Se ha hablado, a propósito de este libro, de estas características de estilo, así como de su puntuación, como de absolutas novedades. No es cierto. El párrafo largo no es nuevo: Thomas Bernhard, Camilo José Cela o Roberto Bolaño lo han utilizado no ya por espacio de un capítulo, sino de novelas enteras. Ni siquiera es nuevo que la posición del narrador sea la de un catecismo de preguntas y respuestas. Lo usa Laurence Sterne en su Tristram Shandy para introducir diversas digresiones y Joyce, en el Ulises (sí, ese «libro sobrevalorado», ese «texto plomizo que solo leen los pedantes») lo exploró hasta el paroxismo en su penúltimo capítulo.
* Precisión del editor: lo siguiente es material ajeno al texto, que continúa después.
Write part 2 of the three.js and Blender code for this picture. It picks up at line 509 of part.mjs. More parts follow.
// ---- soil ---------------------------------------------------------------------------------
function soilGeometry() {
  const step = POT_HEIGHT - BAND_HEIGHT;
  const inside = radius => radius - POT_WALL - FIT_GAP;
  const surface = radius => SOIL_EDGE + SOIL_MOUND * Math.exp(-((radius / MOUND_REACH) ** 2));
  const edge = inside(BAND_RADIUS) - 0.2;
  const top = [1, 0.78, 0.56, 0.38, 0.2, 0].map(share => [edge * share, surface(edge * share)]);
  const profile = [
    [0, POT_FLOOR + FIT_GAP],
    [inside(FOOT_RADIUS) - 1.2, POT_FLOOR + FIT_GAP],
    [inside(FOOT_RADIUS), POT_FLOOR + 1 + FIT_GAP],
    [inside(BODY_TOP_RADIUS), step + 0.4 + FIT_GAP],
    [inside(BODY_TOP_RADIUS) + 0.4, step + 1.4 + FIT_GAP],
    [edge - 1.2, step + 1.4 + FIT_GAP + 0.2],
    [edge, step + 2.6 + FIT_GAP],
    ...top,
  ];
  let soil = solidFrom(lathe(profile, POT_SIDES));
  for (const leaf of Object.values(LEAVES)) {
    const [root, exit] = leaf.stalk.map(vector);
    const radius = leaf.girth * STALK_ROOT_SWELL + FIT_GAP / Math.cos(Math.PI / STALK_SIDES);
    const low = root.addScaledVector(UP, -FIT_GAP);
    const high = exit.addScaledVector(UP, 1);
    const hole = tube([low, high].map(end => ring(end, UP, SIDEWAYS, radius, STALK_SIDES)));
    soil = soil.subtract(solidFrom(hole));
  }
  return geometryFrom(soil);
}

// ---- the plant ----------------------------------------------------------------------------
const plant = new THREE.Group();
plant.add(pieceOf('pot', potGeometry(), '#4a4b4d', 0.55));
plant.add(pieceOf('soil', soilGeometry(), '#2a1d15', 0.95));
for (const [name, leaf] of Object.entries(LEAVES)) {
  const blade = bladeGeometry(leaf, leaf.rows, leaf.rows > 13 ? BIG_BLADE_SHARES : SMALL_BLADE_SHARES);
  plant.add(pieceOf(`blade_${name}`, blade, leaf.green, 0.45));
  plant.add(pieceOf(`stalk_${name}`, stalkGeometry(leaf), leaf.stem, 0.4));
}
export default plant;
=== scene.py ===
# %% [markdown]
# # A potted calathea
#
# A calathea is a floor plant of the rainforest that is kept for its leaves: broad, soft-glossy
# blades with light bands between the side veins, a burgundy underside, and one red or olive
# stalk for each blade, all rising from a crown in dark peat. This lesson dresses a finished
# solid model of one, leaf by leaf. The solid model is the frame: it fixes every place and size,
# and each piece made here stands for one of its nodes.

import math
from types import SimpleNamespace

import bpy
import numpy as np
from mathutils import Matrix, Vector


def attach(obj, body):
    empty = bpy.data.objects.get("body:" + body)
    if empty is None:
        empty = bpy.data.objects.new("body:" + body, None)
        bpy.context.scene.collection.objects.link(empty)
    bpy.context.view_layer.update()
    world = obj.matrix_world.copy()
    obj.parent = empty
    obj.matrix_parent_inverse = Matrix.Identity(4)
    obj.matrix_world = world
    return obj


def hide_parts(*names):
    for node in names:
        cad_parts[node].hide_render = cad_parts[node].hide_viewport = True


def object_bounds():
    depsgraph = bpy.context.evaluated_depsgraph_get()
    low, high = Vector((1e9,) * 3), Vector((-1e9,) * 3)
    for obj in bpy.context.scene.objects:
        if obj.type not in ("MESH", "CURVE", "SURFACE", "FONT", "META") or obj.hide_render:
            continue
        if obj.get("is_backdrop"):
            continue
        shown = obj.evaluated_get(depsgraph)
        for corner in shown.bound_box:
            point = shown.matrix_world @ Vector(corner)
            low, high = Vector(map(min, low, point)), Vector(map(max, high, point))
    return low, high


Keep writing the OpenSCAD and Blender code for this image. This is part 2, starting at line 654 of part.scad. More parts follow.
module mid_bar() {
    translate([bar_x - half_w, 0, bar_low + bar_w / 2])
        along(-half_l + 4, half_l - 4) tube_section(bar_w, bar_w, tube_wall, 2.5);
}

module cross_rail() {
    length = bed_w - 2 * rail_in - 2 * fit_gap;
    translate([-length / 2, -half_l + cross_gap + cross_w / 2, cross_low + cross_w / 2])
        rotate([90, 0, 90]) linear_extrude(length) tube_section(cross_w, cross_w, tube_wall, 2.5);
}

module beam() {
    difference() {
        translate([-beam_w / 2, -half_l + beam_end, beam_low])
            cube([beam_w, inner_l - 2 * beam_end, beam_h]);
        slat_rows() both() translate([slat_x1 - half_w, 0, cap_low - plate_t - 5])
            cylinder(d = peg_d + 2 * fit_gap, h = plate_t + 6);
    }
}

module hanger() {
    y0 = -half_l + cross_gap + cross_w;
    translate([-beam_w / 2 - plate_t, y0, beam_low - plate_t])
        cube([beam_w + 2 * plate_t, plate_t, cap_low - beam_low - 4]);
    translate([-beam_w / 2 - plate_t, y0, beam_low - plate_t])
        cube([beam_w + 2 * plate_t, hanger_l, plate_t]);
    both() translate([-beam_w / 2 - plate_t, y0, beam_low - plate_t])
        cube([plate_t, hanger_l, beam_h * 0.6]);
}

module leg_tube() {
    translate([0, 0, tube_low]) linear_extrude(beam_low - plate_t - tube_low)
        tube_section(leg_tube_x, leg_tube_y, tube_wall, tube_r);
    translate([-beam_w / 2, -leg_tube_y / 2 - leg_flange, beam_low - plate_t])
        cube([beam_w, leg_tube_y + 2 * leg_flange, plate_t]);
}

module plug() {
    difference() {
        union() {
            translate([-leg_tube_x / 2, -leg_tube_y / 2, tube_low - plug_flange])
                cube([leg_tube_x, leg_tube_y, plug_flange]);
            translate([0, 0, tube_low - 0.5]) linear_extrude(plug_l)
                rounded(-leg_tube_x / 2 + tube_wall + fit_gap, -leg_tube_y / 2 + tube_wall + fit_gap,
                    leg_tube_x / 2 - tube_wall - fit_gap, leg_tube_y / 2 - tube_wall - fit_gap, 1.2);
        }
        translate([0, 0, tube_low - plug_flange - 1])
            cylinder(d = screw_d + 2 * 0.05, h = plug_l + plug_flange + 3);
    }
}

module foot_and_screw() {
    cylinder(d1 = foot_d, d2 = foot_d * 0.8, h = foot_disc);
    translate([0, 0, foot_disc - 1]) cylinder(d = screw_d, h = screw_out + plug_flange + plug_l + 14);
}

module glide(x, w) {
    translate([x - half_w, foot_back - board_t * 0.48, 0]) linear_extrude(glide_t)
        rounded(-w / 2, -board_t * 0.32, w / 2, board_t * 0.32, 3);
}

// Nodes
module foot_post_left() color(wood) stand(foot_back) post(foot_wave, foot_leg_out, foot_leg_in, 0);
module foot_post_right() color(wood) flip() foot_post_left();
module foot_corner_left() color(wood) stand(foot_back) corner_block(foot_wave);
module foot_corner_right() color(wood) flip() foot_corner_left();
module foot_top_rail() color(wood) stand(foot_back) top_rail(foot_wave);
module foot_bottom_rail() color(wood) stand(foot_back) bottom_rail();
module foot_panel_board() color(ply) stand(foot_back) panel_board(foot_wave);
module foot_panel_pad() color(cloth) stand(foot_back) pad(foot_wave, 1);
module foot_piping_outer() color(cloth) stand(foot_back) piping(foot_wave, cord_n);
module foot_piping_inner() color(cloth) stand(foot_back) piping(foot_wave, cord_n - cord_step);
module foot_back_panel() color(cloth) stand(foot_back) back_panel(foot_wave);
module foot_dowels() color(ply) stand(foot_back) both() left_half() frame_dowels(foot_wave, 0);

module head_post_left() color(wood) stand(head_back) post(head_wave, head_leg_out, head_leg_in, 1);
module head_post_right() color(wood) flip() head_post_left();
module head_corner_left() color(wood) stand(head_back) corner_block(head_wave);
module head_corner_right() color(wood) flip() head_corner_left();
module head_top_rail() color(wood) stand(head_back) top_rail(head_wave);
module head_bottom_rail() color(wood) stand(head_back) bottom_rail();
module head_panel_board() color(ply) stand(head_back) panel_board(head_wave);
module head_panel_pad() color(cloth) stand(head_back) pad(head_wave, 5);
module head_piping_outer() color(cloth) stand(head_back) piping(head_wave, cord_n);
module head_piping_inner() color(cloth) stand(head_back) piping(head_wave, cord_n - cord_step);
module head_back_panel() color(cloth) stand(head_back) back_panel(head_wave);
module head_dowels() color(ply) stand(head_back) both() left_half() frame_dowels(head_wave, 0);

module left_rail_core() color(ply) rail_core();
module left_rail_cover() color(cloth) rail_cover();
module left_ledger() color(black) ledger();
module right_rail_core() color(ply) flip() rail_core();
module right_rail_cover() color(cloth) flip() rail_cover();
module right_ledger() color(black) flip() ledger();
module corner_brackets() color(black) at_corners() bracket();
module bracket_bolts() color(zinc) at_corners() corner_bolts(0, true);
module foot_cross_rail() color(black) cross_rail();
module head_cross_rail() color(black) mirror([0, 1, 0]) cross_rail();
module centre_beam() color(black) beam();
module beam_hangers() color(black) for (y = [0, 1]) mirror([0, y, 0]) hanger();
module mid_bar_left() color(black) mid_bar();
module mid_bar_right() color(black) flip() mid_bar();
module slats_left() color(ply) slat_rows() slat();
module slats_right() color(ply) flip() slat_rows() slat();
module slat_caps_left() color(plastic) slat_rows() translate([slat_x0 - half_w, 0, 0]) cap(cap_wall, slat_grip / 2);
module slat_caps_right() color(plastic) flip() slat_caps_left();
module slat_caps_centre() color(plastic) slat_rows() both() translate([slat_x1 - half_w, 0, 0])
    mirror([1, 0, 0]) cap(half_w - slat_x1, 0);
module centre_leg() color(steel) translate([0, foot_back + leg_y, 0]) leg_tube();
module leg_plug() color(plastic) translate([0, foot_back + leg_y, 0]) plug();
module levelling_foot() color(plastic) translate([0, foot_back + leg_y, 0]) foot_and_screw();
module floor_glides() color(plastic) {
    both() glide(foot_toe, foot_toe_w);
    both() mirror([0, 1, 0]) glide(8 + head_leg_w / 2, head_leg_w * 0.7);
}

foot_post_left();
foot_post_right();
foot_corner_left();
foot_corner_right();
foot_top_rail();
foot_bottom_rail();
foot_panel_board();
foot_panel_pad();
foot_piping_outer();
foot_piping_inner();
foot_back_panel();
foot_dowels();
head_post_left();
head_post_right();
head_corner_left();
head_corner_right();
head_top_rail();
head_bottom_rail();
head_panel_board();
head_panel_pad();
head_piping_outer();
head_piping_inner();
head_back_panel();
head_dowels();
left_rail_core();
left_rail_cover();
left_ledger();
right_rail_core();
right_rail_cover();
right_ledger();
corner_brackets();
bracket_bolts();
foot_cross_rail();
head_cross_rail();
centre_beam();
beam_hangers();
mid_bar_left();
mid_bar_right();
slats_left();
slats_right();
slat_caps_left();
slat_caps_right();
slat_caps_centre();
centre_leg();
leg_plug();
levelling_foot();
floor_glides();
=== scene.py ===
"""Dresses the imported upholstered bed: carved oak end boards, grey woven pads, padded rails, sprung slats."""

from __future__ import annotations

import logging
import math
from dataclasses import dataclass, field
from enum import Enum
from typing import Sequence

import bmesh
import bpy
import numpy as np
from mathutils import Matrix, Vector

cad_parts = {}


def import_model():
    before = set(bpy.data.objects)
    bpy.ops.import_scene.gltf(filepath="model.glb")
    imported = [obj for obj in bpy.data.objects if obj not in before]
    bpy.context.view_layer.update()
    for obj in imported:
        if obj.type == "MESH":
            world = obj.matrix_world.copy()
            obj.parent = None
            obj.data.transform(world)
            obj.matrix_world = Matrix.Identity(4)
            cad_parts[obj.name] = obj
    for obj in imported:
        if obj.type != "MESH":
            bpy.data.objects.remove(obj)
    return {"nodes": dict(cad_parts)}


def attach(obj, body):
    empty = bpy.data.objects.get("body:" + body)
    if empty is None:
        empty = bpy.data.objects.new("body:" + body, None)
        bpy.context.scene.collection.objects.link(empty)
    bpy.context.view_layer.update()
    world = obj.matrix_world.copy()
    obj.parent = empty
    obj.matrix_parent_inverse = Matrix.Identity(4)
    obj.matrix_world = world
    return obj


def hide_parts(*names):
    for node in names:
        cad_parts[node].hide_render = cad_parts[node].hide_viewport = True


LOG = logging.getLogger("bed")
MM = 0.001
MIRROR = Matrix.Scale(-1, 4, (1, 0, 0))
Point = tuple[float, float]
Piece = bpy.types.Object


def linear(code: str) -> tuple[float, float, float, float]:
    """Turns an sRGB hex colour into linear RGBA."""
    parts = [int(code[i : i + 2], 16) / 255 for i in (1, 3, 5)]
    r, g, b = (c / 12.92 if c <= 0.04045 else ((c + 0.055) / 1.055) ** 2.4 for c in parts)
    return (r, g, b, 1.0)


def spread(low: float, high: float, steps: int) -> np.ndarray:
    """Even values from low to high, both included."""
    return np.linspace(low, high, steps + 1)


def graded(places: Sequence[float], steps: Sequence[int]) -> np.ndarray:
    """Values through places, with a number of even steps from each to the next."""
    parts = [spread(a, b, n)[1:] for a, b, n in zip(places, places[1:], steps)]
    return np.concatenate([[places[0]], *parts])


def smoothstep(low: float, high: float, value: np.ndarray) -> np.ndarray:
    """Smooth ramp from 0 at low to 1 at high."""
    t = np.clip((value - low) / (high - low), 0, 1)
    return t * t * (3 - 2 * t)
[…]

En cuanto a la puntuación, los lectores de, por ejemplo, Juan Goytisolo ya saben que no hay nada nuevo bajo el sol.

Lo que sí es nuevo (o al menos poco frecuente en las mesas de novedades de hoy) es lo que hace David Llorente con todo esto, su capacidad para fabular hasta el infinito y presentarnos lo que sospechamos solo un fragmento de la colosal historia del Carabanchel que hay en sus pesadillas (el que transcurre entre 1993 y 2003) de una manera tan impecable como implacable; su voz peculiarísima que explora todos los caminos del rencor, el sexo, la violencia y la desesperanza, la crueldad y el amor y nos presenta una realidad tanto social como psicológica que es el mundo perfectamente psicopático en el que se mueve su asesino en serie con un humor negro y una sutilísima ternura que no ceden, sin embargo, ni un solo centímetro a las huestes del correctismo.

Dura, consistente, brillante, la novela de David Llorente presenta pasajes de una inasible belleza que la hacen memorable. En conjunto, constituye una verdadera lección para quienes piensan que la novela en general ha agotado sus posibilidades y que la novela negra en particular ya ha dado de sí todo lo que tenía que dar.

Por mi parte, debo reconocer que me había perdido un verdadero festín literario al dejarla dormir tanto tiempo en mi estantería. No me ocurrirá lo mismo con el próximo libro de David Llorente. No sé si lo tiene entre manos ya o no, pero, en cuanto tenga noticia de su aparición, correré a por él.